Written task >>
For the material that follows, return exactly the lines from the one with "diffuser();" through the one with "obj.matrix_parent_inverse = Matrix.Identity(4)", both ends included.

--- START OF Exercise material ---

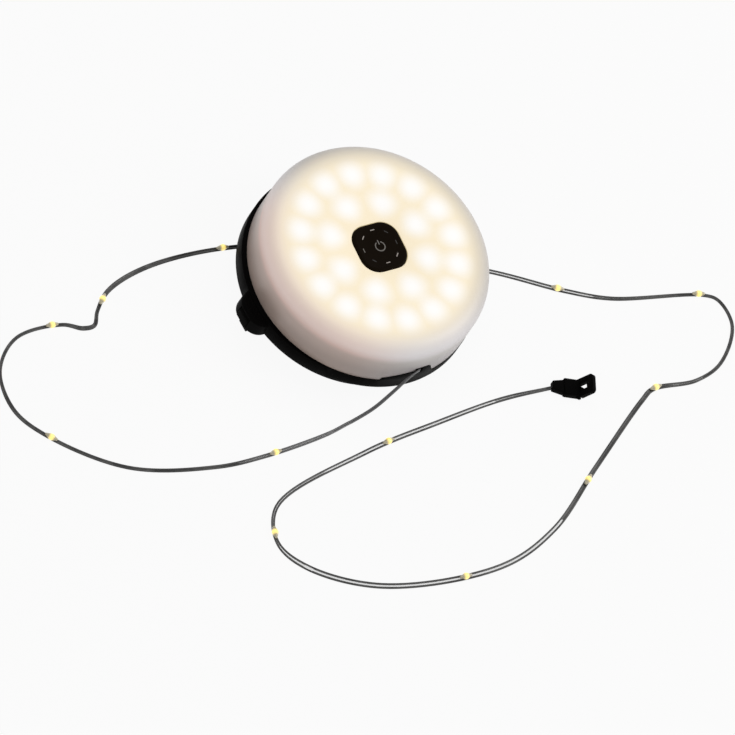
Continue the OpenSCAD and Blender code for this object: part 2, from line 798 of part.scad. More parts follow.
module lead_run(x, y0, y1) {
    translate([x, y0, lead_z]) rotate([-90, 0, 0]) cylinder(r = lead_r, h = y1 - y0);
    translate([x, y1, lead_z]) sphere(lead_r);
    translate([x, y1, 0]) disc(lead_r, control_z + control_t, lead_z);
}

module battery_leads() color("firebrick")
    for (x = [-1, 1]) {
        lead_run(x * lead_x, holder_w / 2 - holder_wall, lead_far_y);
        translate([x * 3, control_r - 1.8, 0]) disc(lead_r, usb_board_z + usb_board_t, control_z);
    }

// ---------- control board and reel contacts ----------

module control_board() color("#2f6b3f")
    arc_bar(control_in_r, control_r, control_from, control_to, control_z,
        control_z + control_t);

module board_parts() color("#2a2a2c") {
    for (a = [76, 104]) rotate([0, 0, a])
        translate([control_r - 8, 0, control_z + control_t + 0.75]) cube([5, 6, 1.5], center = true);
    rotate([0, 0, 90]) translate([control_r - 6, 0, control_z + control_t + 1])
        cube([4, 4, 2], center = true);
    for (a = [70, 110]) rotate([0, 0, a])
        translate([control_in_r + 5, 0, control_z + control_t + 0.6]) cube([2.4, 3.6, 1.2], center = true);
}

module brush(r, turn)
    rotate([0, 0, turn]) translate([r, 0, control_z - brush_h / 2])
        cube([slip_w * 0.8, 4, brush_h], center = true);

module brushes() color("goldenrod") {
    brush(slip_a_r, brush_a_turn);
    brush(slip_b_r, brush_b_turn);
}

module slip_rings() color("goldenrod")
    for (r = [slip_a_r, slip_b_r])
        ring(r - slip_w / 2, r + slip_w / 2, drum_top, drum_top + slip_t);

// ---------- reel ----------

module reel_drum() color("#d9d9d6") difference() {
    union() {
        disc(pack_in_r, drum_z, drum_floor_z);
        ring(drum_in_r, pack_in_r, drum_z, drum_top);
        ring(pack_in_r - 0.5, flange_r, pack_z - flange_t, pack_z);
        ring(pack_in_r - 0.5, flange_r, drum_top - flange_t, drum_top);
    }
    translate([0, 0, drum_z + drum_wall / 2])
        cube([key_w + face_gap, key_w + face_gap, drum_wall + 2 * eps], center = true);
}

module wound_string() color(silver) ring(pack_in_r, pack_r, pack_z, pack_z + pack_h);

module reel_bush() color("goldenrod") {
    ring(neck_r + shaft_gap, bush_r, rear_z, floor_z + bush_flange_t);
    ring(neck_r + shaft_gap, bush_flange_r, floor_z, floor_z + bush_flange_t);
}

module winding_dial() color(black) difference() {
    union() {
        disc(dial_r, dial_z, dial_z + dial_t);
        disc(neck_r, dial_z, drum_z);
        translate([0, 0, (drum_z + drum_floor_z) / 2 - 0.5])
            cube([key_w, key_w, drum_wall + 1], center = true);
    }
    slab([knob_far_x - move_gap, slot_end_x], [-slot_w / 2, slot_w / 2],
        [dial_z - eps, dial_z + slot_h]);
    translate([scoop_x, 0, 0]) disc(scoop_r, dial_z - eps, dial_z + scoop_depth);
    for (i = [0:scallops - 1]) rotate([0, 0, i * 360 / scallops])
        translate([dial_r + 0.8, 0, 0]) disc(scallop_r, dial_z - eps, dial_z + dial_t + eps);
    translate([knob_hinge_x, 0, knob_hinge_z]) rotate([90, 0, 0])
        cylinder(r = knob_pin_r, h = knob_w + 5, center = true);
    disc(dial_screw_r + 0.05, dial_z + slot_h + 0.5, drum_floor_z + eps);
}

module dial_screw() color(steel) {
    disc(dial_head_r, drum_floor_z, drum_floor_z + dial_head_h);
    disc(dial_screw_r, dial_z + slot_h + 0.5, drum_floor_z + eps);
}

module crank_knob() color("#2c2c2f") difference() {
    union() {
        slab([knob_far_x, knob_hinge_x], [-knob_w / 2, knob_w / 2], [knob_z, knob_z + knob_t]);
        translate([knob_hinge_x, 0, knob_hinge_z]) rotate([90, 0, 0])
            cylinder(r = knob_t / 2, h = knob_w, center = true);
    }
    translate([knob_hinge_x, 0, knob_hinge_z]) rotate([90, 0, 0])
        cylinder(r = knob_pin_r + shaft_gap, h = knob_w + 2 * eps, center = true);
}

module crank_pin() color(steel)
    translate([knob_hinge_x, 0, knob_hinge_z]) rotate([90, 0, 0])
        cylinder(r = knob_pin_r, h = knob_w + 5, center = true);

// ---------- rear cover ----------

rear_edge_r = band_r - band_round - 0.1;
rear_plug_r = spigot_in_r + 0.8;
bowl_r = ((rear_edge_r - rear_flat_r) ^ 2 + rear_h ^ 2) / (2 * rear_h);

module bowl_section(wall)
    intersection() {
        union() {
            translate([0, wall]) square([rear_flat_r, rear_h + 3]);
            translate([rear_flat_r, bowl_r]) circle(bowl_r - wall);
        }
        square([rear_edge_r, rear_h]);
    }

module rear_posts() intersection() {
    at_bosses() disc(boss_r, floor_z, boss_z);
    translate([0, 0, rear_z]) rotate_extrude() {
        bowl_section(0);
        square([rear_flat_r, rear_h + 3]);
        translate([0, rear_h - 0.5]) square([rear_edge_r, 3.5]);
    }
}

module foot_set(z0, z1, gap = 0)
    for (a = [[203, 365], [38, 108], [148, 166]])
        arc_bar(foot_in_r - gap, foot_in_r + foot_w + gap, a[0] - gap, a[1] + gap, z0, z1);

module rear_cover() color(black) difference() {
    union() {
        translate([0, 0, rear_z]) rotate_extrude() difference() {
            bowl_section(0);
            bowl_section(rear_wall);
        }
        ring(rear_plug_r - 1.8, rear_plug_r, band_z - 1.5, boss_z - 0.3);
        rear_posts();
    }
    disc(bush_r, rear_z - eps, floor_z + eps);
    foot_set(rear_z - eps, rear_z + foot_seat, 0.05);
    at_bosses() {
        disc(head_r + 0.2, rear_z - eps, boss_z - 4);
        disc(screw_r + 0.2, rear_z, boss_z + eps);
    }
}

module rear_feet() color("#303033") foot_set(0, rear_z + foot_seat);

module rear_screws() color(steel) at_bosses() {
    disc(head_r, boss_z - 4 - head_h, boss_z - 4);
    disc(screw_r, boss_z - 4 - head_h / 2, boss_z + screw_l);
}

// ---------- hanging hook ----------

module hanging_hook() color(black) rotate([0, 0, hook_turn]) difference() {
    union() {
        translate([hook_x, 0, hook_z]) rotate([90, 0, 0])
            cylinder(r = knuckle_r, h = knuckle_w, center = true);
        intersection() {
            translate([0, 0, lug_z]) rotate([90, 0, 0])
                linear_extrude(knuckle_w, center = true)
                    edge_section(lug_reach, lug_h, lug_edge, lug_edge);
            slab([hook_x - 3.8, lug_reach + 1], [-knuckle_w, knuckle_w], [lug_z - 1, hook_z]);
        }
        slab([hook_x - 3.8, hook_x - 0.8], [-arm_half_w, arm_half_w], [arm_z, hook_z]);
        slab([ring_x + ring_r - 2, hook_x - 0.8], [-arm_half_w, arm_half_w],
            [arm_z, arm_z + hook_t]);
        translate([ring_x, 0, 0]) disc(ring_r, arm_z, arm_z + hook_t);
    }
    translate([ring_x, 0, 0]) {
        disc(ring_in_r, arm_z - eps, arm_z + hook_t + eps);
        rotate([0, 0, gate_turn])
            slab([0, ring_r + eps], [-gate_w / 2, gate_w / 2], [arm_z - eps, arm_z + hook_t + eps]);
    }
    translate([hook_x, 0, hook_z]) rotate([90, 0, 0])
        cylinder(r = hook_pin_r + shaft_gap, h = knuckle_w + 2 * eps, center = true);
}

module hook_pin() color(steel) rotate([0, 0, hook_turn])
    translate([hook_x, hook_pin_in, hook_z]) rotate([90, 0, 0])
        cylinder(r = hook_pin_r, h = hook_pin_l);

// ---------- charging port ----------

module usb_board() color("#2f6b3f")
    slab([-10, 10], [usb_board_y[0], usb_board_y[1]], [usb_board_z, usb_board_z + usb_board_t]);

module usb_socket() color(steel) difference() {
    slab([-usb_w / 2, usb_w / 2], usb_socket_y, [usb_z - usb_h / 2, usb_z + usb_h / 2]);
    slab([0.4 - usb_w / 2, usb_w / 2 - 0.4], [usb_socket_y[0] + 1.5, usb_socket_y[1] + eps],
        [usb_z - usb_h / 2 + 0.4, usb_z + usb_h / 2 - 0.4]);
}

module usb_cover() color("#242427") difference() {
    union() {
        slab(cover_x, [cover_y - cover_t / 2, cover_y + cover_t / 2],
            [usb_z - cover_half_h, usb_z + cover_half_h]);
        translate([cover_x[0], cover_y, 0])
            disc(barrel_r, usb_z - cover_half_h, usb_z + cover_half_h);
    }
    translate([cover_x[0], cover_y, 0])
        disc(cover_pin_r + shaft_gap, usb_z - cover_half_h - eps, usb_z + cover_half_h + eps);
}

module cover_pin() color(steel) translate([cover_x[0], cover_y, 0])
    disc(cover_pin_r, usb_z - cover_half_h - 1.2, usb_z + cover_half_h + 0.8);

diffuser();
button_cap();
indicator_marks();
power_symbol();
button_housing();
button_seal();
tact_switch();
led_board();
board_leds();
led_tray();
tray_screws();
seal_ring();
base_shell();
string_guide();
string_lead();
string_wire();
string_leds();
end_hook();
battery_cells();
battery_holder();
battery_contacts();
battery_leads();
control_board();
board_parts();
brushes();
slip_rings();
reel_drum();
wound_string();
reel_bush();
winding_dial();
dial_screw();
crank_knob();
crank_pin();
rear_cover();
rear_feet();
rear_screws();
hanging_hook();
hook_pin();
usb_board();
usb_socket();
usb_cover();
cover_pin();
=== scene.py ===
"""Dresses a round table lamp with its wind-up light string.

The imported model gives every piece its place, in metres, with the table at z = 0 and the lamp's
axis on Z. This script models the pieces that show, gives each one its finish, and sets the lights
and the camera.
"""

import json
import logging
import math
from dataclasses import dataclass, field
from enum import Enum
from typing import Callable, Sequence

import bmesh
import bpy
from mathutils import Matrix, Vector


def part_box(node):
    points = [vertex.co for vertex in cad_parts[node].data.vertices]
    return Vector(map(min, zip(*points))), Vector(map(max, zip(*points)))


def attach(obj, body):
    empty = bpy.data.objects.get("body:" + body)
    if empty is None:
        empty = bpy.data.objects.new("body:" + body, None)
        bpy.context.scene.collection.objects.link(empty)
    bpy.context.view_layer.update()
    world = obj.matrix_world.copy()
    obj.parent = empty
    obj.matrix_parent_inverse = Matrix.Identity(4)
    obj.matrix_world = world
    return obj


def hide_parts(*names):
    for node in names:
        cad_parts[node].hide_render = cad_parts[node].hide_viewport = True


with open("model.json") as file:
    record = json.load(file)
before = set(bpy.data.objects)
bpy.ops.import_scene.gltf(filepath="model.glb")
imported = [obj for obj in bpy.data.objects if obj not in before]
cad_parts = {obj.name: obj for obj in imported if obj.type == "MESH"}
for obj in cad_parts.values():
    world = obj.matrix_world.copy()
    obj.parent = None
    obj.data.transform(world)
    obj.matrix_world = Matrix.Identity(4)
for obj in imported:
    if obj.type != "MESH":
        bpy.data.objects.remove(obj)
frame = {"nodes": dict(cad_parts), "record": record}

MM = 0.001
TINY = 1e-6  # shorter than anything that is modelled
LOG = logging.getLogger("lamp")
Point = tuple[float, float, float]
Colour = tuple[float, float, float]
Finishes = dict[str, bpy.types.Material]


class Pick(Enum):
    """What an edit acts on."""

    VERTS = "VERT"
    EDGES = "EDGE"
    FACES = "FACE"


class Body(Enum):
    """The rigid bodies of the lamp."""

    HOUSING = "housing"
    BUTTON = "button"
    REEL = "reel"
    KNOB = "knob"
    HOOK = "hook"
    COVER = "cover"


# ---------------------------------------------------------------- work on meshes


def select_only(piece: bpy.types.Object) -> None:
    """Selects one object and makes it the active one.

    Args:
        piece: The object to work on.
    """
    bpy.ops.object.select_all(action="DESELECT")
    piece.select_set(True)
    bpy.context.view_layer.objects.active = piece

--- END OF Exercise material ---
--- START OF Exercise material ---

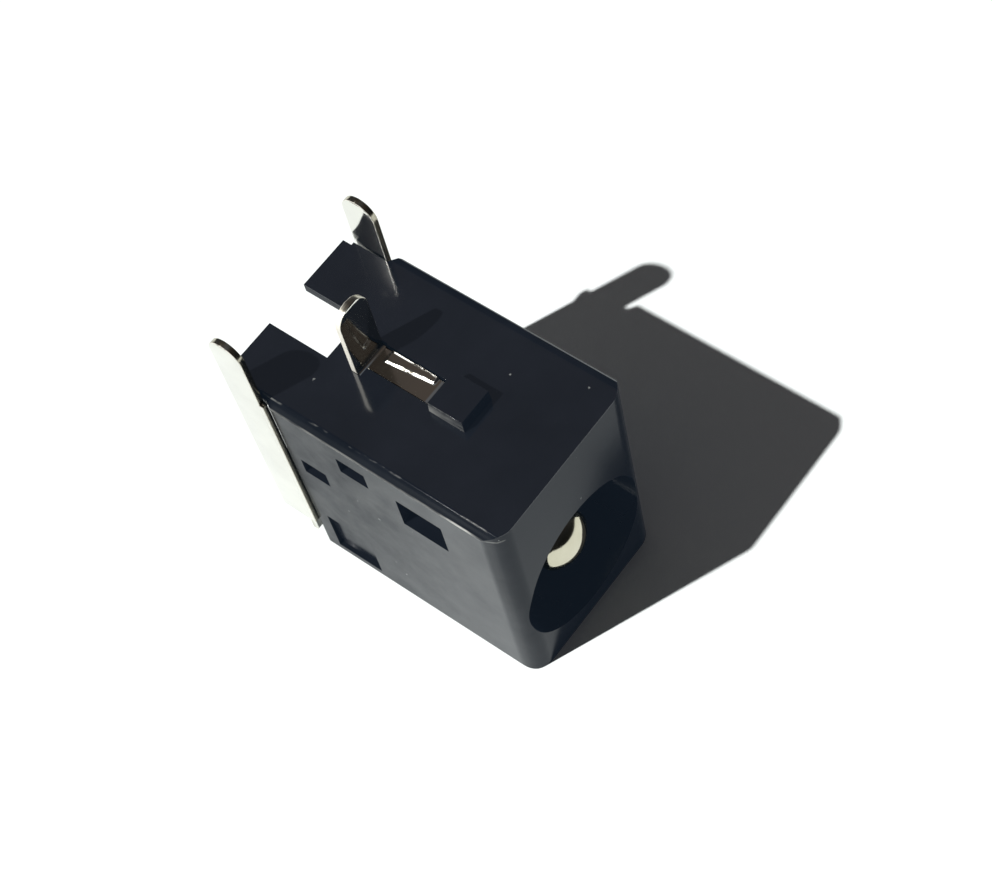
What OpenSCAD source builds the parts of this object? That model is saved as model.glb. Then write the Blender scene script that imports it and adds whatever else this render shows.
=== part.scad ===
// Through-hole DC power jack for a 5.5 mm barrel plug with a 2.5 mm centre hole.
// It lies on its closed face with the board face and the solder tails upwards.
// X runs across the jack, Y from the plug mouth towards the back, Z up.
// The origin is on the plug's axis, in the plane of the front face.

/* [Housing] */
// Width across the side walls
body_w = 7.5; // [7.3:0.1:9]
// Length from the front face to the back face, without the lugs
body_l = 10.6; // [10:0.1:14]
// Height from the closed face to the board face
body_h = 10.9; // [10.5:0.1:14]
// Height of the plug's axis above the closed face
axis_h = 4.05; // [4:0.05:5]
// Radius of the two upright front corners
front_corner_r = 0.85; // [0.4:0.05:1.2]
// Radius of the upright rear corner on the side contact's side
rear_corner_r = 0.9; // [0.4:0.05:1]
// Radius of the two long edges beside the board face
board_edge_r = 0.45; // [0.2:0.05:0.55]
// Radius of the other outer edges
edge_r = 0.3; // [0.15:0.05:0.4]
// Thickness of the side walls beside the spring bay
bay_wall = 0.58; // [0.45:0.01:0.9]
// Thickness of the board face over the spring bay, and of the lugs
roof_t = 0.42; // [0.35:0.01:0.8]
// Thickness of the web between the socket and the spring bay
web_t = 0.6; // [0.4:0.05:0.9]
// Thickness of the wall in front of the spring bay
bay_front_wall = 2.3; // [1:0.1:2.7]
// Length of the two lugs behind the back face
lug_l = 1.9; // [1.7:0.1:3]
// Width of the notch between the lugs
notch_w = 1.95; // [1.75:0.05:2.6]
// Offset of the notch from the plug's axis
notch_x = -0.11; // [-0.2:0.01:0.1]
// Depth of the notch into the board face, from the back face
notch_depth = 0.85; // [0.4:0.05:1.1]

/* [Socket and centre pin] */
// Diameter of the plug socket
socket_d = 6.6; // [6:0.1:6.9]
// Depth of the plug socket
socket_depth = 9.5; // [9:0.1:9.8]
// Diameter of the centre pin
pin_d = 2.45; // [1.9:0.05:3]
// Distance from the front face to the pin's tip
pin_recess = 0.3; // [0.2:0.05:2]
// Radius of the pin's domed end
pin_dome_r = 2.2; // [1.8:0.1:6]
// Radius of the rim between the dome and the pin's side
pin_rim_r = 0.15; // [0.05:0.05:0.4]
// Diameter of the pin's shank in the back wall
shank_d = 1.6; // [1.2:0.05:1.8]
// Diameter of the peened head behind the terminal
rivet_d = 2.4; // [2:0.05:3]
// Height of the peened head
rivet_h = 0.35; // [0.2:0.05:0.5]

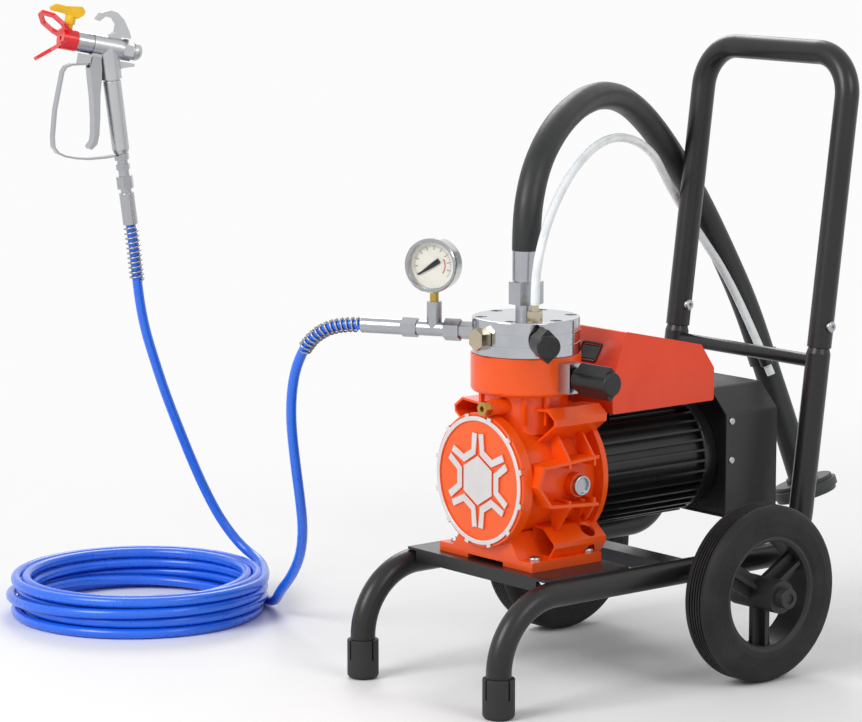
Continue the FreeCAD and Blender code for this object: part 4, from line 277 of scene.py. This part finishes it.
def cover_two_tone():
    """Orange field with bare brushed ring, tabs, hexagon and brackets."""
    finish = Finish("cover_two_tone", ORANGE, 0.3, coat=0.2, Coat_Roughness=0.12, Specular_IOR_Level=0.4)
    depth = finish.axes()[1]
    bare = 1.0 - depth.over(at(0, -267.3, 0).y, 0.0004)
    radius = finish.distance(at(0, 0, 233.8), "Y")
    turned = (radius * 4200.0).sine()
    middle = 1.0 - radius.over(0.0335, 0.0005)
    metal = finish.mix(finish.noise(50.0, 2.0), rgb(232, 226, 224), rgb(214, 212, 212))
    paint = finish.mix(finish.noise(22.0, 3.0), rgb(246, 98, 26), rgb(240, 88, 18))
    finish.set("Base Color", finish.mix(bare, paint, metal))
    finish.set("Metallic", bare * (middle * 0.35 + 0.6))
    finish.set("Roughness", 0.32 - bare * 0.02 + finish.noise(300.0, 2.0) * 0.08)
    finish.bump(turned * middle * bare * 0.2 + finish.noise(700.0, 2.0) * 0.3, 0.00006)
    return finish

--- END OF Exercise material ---

The result >>
diffuser();
button_cap();
indicator_marks();
power_symbol();
button_housing();
button_seal();
tact_switch();
led_board();
board_leds();
led_tray();
tray_screws();
seal_ring();
base_shell();
string_guide();
string_lead();
string_wire();
string_leds();
end_hook();
battery_cells();
battery_holder();
battery_contacts();
battery_leads();
control_board();
board_parts();
brushes();
slip_rings();
reel_drum();
wound_string();
reel_bush();
winding_dial();
dial_screw();
crank_knob();
crank_pin();
rear_cover();
rear_feet();
rear_screws();
hanging_hook();
hook_pin();
usb_board();
usb_socket();
usb_cover();
cover_pin();
=== scene.py ===
"""Dresses a round table lamp with its wind-up light string.

The imported model gives every piece its place, in metres, with the table at z = 0 and the lamp's
axis on Z. This script models the pieces that show, gives each one its finish, and sets the lights
and the camera.
"""

import json
import logging
import math
from dataclasses import dataclass, field
from enum import Enum
from typing import Callable, Sequence

import bmesh
import bpy
from mathutils import Matrix, Vector


def part_box(node):
    points = [vertex.co for vertex in cad_parts[node].data.vertices]
    return Vector(map(min, zip(*points))), Vector(map(max, zip(*points)))


def attach(obj, body):
    empty = bpy.data.objects.get("body:" + body)
    if empty is None:
        empty = bpy.data.objects.new("body:" + body, None)
        bpy.context.scene.collection.objects.link(empty)
    bpy.context.view_layer.update()
    world = obj.matrix_world.copy()
    obj.parent = empty
    obj.matrix_parent_inverse = Matrix.Identity(4)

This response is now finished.